The candle called him twice a day after that, at odd times. He grew used to it. The first three or four times he started up and went to whether the tin was, but the call died as he did so. Then he knew the feeling as it came, and let it wash over him. He had to, in fact, because once he was in the bus, and another time in church and the third time in assembly…By standing still he could outlast it, but the usual way of overcoming was no good. Whilst the urge was on him he could not think of anything else… (146-7).

So my question is: am I now reading a book written for younger readers not only with adult eyes but with an informed perspective that encourages me to read intentions where there are none? The irrational world that breaks into the village with the disruption the pigs introduce is dangerous and destructive carnival (96), but is it any more than that? Keith’s long-past kissing of a girl at primary school (65) is a poignant image but in the context of sharing the “erect and undimmed” candle with David, is it a sign of more desired, or missed? Are all of these subtexts for (another anachronistic term) gay adolescence, or for the darker themes of a different illicit sexuality?  Is the reader-critic entitled to ignore these as too extreme, in much the same way as this blog title suggests that not every incident teems with hidden, sexual meaning?

How much is a text, escaping from the writer, simply a text?
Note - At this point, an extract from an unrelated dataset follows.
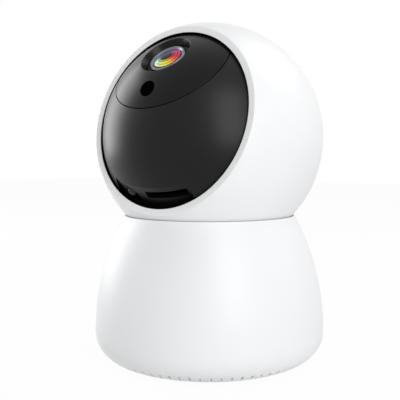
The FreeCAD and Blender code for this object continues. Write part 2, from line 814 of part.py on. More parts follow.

Does its harking-back to the author (Auden, Wilde, Shakespeare, the Gawain-poet) and their context really inform our understanding?  Am I in danger of it distorting rather than informing my critical reading?
Reading Earthfasts with a jaundiced eye, I am unsure. I worry I could simply be a new Mr Meyerburg from Cold Comfort Farm.

One thought on “The kettle for his tea boiled over

  1. Oh, such an interesting way of viewing this text and one of course that would never have entered my mind in the early 70s when I read it. I’m even more encouraged to reread my brittle-paged paperback now to pick up on what I missed, whether implicit or explicit. A really excellent piece.